Critical Reception
| Professional ratings | |
|---|---|
| Review scores | |
| Source | Rating |
| Allmusic | |
| Rolling Stone | |
| Robert Christgau | A |
| Pitchfork | (9.7/10) |
| Spin | (9/10) |
I Can Hear the Heart Beating as One is among the most critically acclaimed albums by Yo La Tengo, placing 5th in the Village Voice's Pazz & Jop critics' poll for 1997. The album has continued to earn acclaim since its release, ranking at #25 on the list of the Top 100 albums of the 1990s by Pitchfork, and #78 on Spin's greatest 90 albums of the 1990s. In February 2012, Paste Magazine named I Can Hear the Heart Beating as One the 22nd greatest album of the 1990s. Robert Christgau, in his review for Spin, called the first nine songs "perfect" and called out the song "Autumn Sweater" as the "very peak" of the album.
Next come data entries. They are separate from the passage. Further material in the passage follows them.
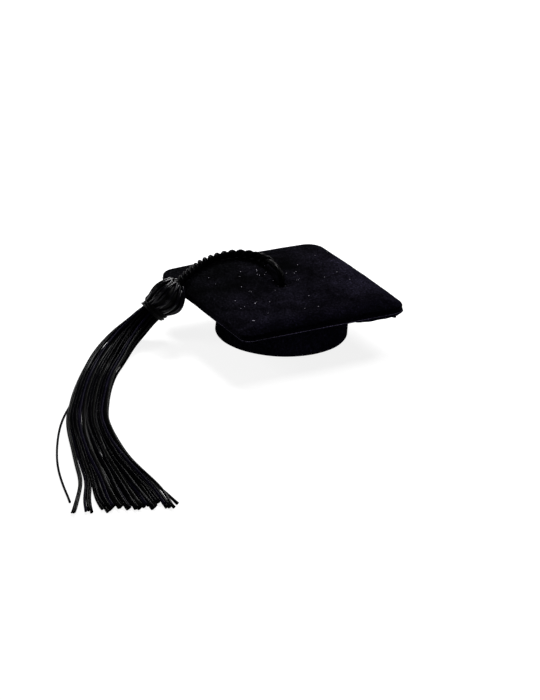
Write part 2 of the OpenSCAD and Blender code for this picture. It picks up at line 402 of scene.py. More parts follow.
ROUTE_STEP, PLY_STEP = 0.35 * MM, 0.4 * MM


def make_cord():
    inside = HEAD_TOP + HEAD_AXIS * np.array([[v] for v in INSIDE_HEAD]) * MM
    centre = even(spline(np.vstack([CORD_ROUTE, inside]), ROUTE_SPLITS), ROUTE_STEP)
    s = lengths(centre)
    _, side, up = carried_frames(centre, (0, 1, 0))
    # the two plies lie side by side, untwisted, where they come up from the hole
    tight = smooth_step((s - LOOSE_END) / TWIST_EASE)
    rate = TAU / TWIST_PITCH * (LEAST_TWIST + (1 - LEAST_TWIST) * tight)
    turn = np.concatenate([[0], np.cumsum(0.5 * (rate[1:] + rate[:-1]) * np.diff(s))])
    loose = np.sin(np.pi * np.clip((s - LOOSE_FROM) / LOOSE_RUN, 0, 1)) ** 2
    offset = PLY_OFFSET * (1 + LOOSE_EXTRA * loose)
    plies = []
    for k, name in enumerate(("cord_ply_a", "cord_ply_b")):
        a = TWIST_HAND * turn + k * math.pi + PLY_ANGLE
        path = centre + offset[:, None] * (np.cos(a)[:, None] * side
                                           + np.sin(a)[:, None] * up)
        path = even(path, PLY_STEP)
        rings = tube_rings(path, rounded_ends(PLY_RADIUS, path), sides=PLY_SIDES,
                           first=(0, 1, 0))
        ply = lofted(name, rings)
        finish_piece(ply, "cord", None, "cord", *(["tassel_cord"] if k == 0 else []))
        plies.append((ply, path))
    return plies


plies = make_cord()


# ---------------------------------------------------------------- skirt

STRANDS = 36
STRAND_RADIUS = 0.425 * MM
SKIRT_MID = np.array([
    [-16.5, -47.3, 8.8], [-15, -52.9, 6.3], [-10.2, -61.5, 4.2], [-1.8, -71, 2.6],
    [7.5, -79.6, 1.5], [18.4, -87.4, 1.4], [28.8, -93.7, 1.4], [38.5, -99.3, 1.4],
    [49, -103.5, 1.4], [61.1, -107, 1.4], [73.5, -110.1, 1.4], [86.3, -112.5, 1.4],
    [98.2, -115.5, 1.2], [106.5, -117.9, 0.9]]) * MM
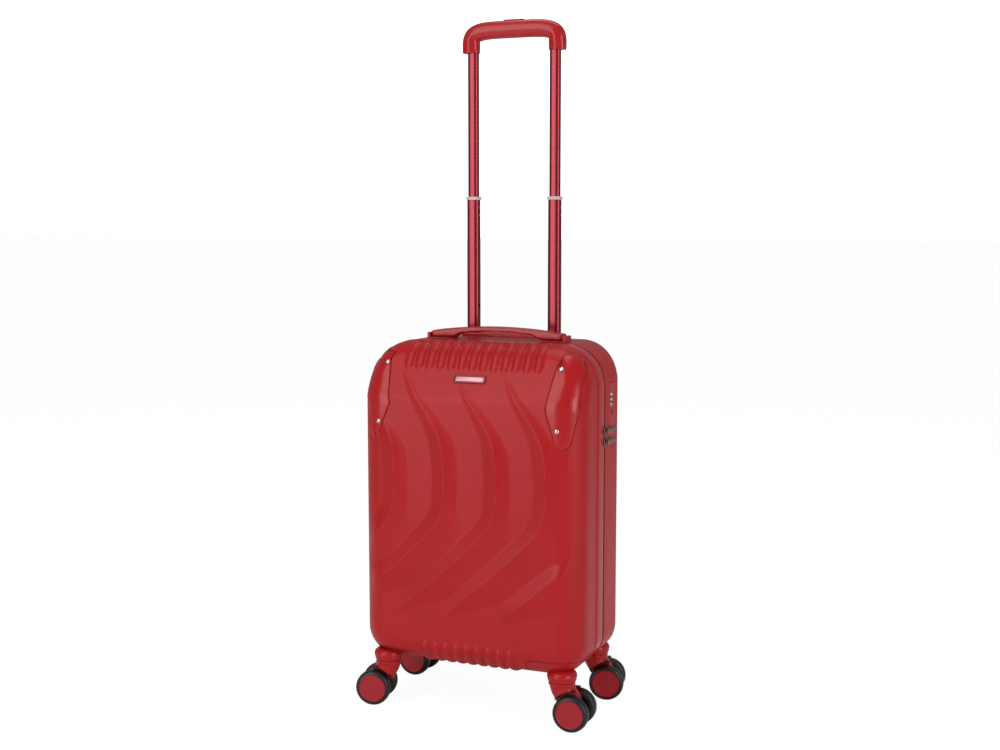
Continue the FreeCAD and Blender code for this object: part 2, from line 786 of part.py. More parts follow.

The track "Stockholm Syndrome", sung by bassist James McNew, has been described as a "simulated Neil Young ballad." Christgau referred to the album as one of his "favorite albums of the year, easy," alongside those by Pavement, Sleater-Kinney, and Arto Lindsay, and his review of the band's 2003 album Summer Sun praised I Can Hear the Heart Beating as One as Yo La Tengo's "career album."